Wednesday, October 5, 2011

98 Cents and a Lesson in Attitude

I was starving, absolutely starving. 8 months pregnant and finishing up my day of teaching and I was ravenously looking for food. None to be had in my classroom, none to be had in my car, so I decided to stop on the 30 minute ride home and get myself something. The only problem was that I didn't have any money. This was in the days before debit cards or ATMs (yes, I'm showing my age), so when a girl had 97 cents, she had 97 cents. The end.

So, I took my 97 cents and drove to the nearby Roy Rogers and thought, "Surely I can buy a biscuit, or a small fry. Something HAS to be under a dollar." I went inside and looked at the brightly lit menu, but everything on it was more than I had. Waahhh....I was so hungry I could have eaten the cash register! The lady behind it stepped up and asked if she could help me and I said, "What can I get here for 97 cents?" Pregnant, tired, drooping after a long day spent with 6th graders, I must have looked pitiful and wretched and that caused her to do something that surprised me.

Looking around her furtively, she grabbed a small bag, put two pieces of chicken and a biscuit in it and very quietly gave it to me with a wave of her hand. She wanted no money, not even my paltry 97 cents! I couldn't believe it and I also didn't know what to do. I immediately thought she'd be in trouble that I would be the cause of it, but she shooed my out of the door and I took my gifted chicken and hit the road. I believe to this day, that was the best chicken I've even eaten and I have never forgotten the risk that lady took to help someone who was hungry. More about this in a minute.....

Fast forward a few years and I am at a different Roy Rogers in a different town and I have my two oldest boys in the car. They were just little tykes at the time and after picking them up from daycare, I promised them I'd buy each a milkshake. Yay.....Mommy is the best!!! Wonderful times until we pulled up to the window to pay and I found out we were a penny short. The lady in the window was practicing for her role as prison matron, or something equally mean, because there was no mercy. Again, this was before debit cards so what you had was what you had. And I didn't have a penny.

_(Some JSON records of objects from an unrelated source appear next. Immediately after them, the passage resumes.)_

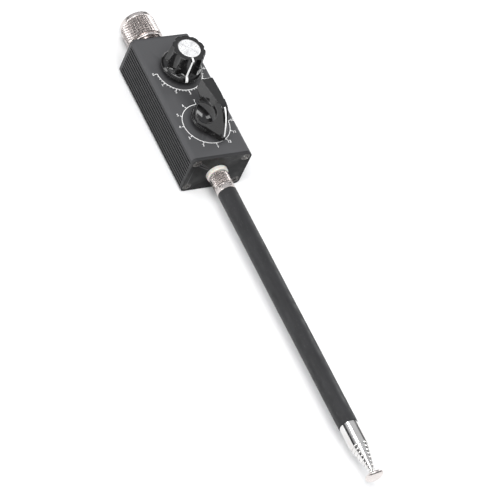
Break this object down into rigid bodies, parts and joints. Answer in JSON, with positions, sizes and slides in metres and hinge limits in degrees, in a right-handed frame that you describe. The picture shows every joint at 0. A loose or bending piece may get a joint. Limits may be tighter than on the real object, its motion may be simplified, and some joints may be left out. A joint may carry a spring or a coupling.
{
  "type": "antenna tuner with telescopic whip",
  "caption": "Pocket HF antenna tuner: ribbed black case, fluted tuning knob, pointer band knob, UHF plug at one end and a sleeved telescopic whip at the other.",
  "frame": {"origin": "on the plane of the case's back face, under the middle of the whole outline", "axes": "+Z leaves the front panel with the knobs; +Y runs along the whip and the case towards the UHF plug; +X completes the right-handed frame, across the panel"},
  "size_m": [0.037, 0.3152, 0.0486],
  "materials": {
    "black_anodised": "satin black anodised",
    "black_screws": "black oxide",
    "white_printing": "matt screen ink",
    "nickel_plate": "nickel plate, fine knurl",
    "clear_plastic": "clear",
    "aluminium_vanes": "bright",
    "phenolic_board": "satin",
    "brass_parts": "machined",
    "spring_steel": "satin",
    "green_board": "solder mask",
    "toroid_powder": "painted",
    "copper_wire": "enamelled copper",
    "wire_insulation": "satin",
    "ivory_insulation": "satin, slightly translucent",
    "black_bakelite": "polished",
    "spun_aluminium": "spun",
    "black_sleeve": "heat-shrink, satin",
    "chrome_tube": "polished"
  },
  "bodies": {
    "case": {"case_shell": "black_anodised", "plug_end_plate": "black_anodised", "whip_end_plate": "black_anodised", "end_screws": "black_screws", "panel_printing": "white_printing", "panel_washers": "nickel_plate", "panel_nuts": "nickel_plate", "capacitor_case": "clear_plastic", "capacitor_stator": "aluminium_vanes", "switch_housing": "nickel_plate", "switch_wafer": "phenolic_board", "switch_contacts": "brass_parts", "detent_spring": "spring_steel", "circuit_board": "green_board", "toroid_core": "toroid_powder", "toroid_winding": "copper_wire", "hookup_wires": "wire_insulation", "plug_body": "nickel_plate", "plug_insulator": "ivory_insulation", "plug_pin": "brass_parts", "plug_nut": "nickel_plate", "whip_stud": "brass_parts", "whip_insulator": "ivory_insulation", "whip_inner_washer": "ivory_insulation", "whip_lug": "brass_parts", "whip_stud_nut": "nickel_plate"},
    "tuning_control": {"tuning_knob": "black_bakelite", "tuning_insert": "brass_parts", "tuning_set_screw": "spring_steel", "tuning_inlay": "spun_aluminium", "tuning_line": "white_printing", "capacitor_shaft": "brass_parts", "capacitor_rotor": "aluminium_vanes"},
    "band_control": {"band_knob": "black_bakelite", "band_insert": "brass_parts", "band_set_screw": "spring_steel", "band_line": "white_printing", "switch_shaft": "brass_parts", "switch_rotor": "phenolic_board"},
    "plug_coupling": {"coupling_nut": "nickel_plate"},
    "whip_base": {"whip_foot": "nickel_plate", "whip_sleeve": "black_sleeve", "whip_tube": "chrome_tube"},
    "whip_section_1": {"section_1": "chrome_tube", "collar_1": "brass_parts"},
    "whip_section_2": {"section_2": "chrome_tube", "collar_2": "brass_parts"},
    "whip_section_3": {"section_3": "chrome_tube", "collar_3": "brass_parts"},
    "whip_section_4": {"section_4": "chrome_tube", "collar_4": "brass_parts"},
    "whip_section_5": {"section_5": "chrome_tube", "collar_5": "brass_parts"},
    "whip_section_6": {"section_6": "chrome_tube", "collar_6": "brass_parts"},
    "whip_section_7": {"section_7": "chrome_tube", "collar_7": "brass_parts"},
    "whip_section_8": {"section_8": "chrome_tube", "collar_8": "brass_parts", "whip_button": "chrome_tube"}
  },
  "joints": [
    {"name": "tune_turn", "type": "hinge", "parent": "case", "child": "tuning_control", "pos_m": [0, 0.10645, 0.026], "axis": [0, 0, 1], "range_deg": [-79.5, 100.5]},
    {"name": "band_turn", "type": "hinge", "parent": "case", "child": "band_control", "pos_m": [0, 0.06845, 0.026], "axis": [0, 0, 1], "range_deg": [-150, 180]},
    {"name": "coupling_turn", "type": "hinge", "parent": "case", "child": "plug_coupling", "pos_m": [0, 0.13245, 0.0104], "axis": [0, 1, 0], "continuous": true},
    {"name": "whip_turn", "type": "hinge", "parent": "case", "child": "whip_base", "pos_m": [0, 0.04445, 0.013], "axis": [0, 1, 0], "continuous": true},
    {"name": "extend_1", "type": "slide", "parent": "whip_base", "child": "whip_section_1", "axis": [0, -1, 0], "range_m": [0, 0.158]},
    {"name": "extend_2", "type": "slide", "parent": "whip_section_1", "child": "whip_section_2", "axis": [0, -1, 0], "range_m": [0, 0.158]},
    {"name": "extend_3", "type": "slide", "parent": "whip_section_2", "child": "whip_section_3", "axis": [0, -1, 0], "range_m": [0, 0.158]},
    {"name": "extend_4", "type": "slide", "parent": "whip_section_3", "child": "whip_section_4", "axis": [0, -1, 0], "range_m": [0, 0.158]},
    {"name": "extend_5", "type": "slide", "parent": "whip_section_4", "child": "whip_section_5", "axis": [0, -1, 0], "range_m": [0, 0.158]},
    {"name": "extend_6", "type": "slide", "parent": "whip_section_5", "child": "whip_section_6", "axis": [0, -1, 0], "range_m": [0, 0.158]},
    {"name": "extend_7", "type": "slide", "parent": "whip_section_6", "child": "whip_section_7", "axis": [0, -1, 0], "range_m": [0, 0.158]},
    {"name": "extend_8", "type": "slide", "parent": "whip_section_7", "child": "whip_section_8", "axis": [0, -1, 0], "range_m": [0, 0.158]}
  ]
}
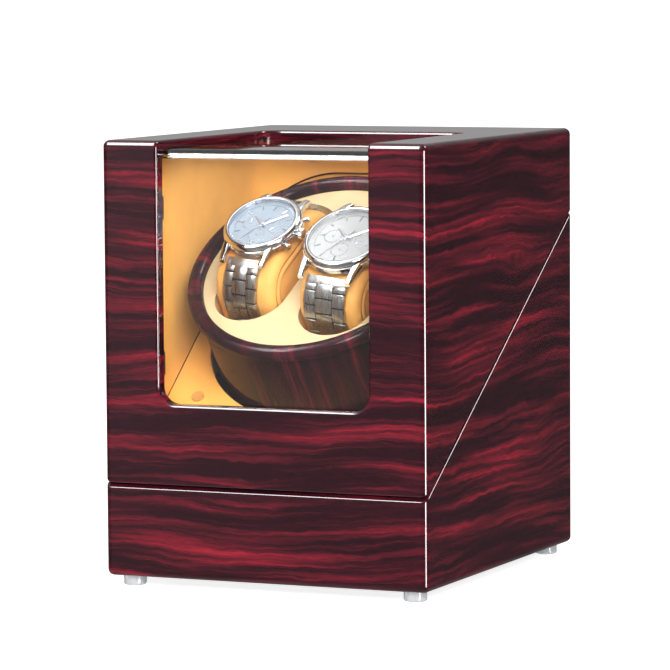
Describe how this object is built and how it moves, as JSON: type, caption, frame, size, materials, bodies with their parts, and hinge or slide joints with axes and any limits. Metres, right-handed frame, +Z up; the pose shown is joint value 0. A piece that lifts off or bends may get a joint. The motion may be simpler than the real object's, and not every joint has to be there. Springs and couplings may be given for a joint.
{
  "type": "watch winder box",
  "caption": "Lacquered wooden watch winder box: a hinged lid with a bent clear window over a tilted motor-driven turntable that holds watches on cushions.",
  "frame": {"origin": "middle of the whole box on the plane that its feet stand on", "axes": "+X to the right seen from the front, +Y from the windowed front to the hinged back, +Z up"},
  "size_m": [0.16, 0.1848, 0.205],
  "materials": {
    "lacquered_wood": "high-gloss lacquered ebony-grain veneer, dark maroon with red streaks",
    "drum_wood": "high-gloss lacquered ebony-grain veneer on the turntable",
    "panel_board": "black painted board",
    "screw_steel": "plated steel screws",
    "clear_bumper": "translucent soft bumper",
    "black_velvet": "black flocked strip",
    "magnet_steel": "nickel-plated magnet",
    "camel_lining": "camel leatherette lining",
    "acrylic": "clear polished acrylic",
    "black_plastic": "moulded black plastic",
    "hinge_brass": "polished brass",
    "turned_steel": "turned steel",
    "bush_bronze": "sintered bronze",
    "gear_plastic": "moulded acetal",
    "hub_alloy": "turned aluminium",
    "motor_can": "plated motor can",
    "belt_rubber": "black rubber belt",
    "face_leather": "cream leatherette face",
    "well_lining": "camel leatherette pocket lining",
    "cushion_leather": "camel leatherette cushion",
    "watch_steel": "brushed and polished stainless steel",
    "watch_dial_blue": "sunburst ice-blue dial",
    "watch_dial_silver": "silver-white dial",
    "watch_crystal": "clear mineral crystal",
    "rocker_black": "glossy black rocker",
    "circuit_board": "green circuit board with parts",
    "post_nylon": "nylon board posts",
    "lead_sleeve": "black sleeved lead"
  },
  "bodies": {
    "base": {"base_case": "lacquered_wood", "bottom_panel": "panel_board", "bottom_screws": "screw_steel", "feet": "clear_bumper", "rim_gasket": "black_velvet", "base_magnets": "magnet_steel", "deck_tray": "camel_lining", "hinge_base_leaves": "hinge_brass", "hinge_pins": "hinge_brass", "hinge_screws_base": "hinge_brass", "drive_chassis": "black_plastic", "chassis_screws": "screw_steel", "idler_pin": "turned_steel", "upper_bush": "bush_bronze", "lower_bush": "bush_bronze", "gear_motor": "motor_can", "motor_screws": "screw_steel", "drive_belt": "belt_rubber", "rear_plate": "black_plastic", "plate_screws": "screw_steel", "rocker_frame": "black_plastic", "mode_switch": "black_plastic", "power_jack": "black_plastic", "control_board": "circuit_board", "board_posts": "post_nylon", "motor_lead": "lead_sleeve", "power_lead": "lead_sleeve"},
    "lid": {"lid_shell": "lacquered_wood", "window": "acrylic", "window_cleats": "black_plastic", "cleat_screws": "screw_steel", "lid_liner": "camel_lining", "lid_magnets": "magnet_steel", "hinge_lid_leaves": "hinge_brass", "hinge_screws_lid": "hinge_brass"},
    "turntable": {"drum": "drum_wood", "rim_ring": "drum_wood", "face_plate": "face_leather", "hub_flange": "hub_alloy", "hub_screws": "screw_steel", "turntable_shaft": "turned_steel", "retaining_clip": "turned_steel", "output_gear": "gear_plastic", "slot_well_left": "well_lining", "slot_well_right": "well_lining"},
    "cushion_left_body": {"cushion_left": "cushion_leather", "watch_left_case": "watch_steel", "watch_left_dial": "watch_dial_blue", "watch_left_crystal": "watch_crystal", "watch_left_bracelet": "watch_steel"},
    "cushion_right_body": {"cushion_right": "cushion_leather", "watch_right_case": "watch_steel", "watch_right_dial": "watch_dial_silver", "watch_right_crystal": "watch_crystal", "watch_right_bracelet": "watch_steel"},
    "idler_body": {"idler": "gear_plastic"},
    "motor_rotor": {"motor_pulley": "gear_plastic", "motor_shaft": "turned_steel"},
    "mode_knob_body": {"mode_knob": "black_plastic"},
    "rocker_body": {"rocker": "rocker_black"}
  },
  "joints": [
    {"name": "lid_hinge", "type": "hinge", "parent": "base", "child": "lid", "pos_m": [0, 0.08962, 0.1658], "axis": [-1, 0, 0], "range_deg": [0, 85]},
    {"name": "turntable_spin", "type": "hinge", "parent": "base", "child": "turntable", "pos_m": [0, -0.00677, 0.11445], "axis": [0, -0.6157, 0.788], "continuous": true},
    {"name": "idler_spin", "type": "hinge", "parent": "base", "child": "idler_body", "pos_m": [0, -0.0383, 0.08982], "axis": [0, -0.6157, 0.788], "continuous": true},
    {"name": "motor_spin", "type": "hinge", "parent": "base", "child": "motor_rotor", "pos_m": [-0.038, -0.05721, 0.07504], "axis": [0, -0.6157, 0.788], "continuous": true},
    {"name": "cushion_left_lift", "type": "slide", "parent": "turntable", "child": "cushion_left_body", "axis": [0, -0.6157, 0.788], "range_m": [0, 0.006]},
    {"name": "cushion_right_lift", "type": "slide", "parent": "turntable", "child": "cushion_right_body", "axis": [0, -0.6157, 0.788], "range_m": [0, 0.006]},
    {"name": "mode_knob_turn", "type": "hinge", "parent": "base", "child": "mode_knob_body", "pos_m": [-0.021, 0.08313, 0.057], "axis": [0, 1, 0], "range_deg": [0, 270]},
    {"name": "rocker_tip", "type": "hinge", "parent": "base", "child": "rocker_body", "pos_m": [0.001, 0.08063, 0.057], "axis": [-1, 0, 0], "range_deg": [0, 18]}
  ],
  "couplings": [
    {"joint": "idler_spin", "follows": "turntable_spin", "ratio": -4},
    {"joint": "motor_spin", "follows": "turntable_spin", "ratio": -18}
  ]
}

"I'm sorry, but I can't let you have the shakes until I have that penny," she said. So, I let the boys get out of their car seats and they went all over that car looking for any sticky penny that might have fallen or been wedged into a crack. By this time, I was humiliated and the boys were hopeless and those milkshakes were going to have to be left on the counter as we drove away. But, last minute she says, "All right, just take the milkshakes and go!" I left, feeling so guilty over one penny...guilty and embarrassed to the extreme.

I've wondered over the years whether the first lady did right in giving me something that I had not paid for. I was, after all, an accessory to a crime, and chicken stealer was not how I wanted to be known. What I do remember and always will, was the compassion with which that lady helped me. She saw a need, a very obvious one, and did what she thought was right. I'll remember her and her kind face always.

On the other hand, the lady who demanded the penny will be with me always, too, as a reminder of how I can get hung up on the little things. Is my need to control keeping me from seeing others with eyes of compassion or tenderness? I don't want to be the lady who sends others away humiliated.

98 cents is not much money, but in the long run, it has provided me with a priceless education in compassion.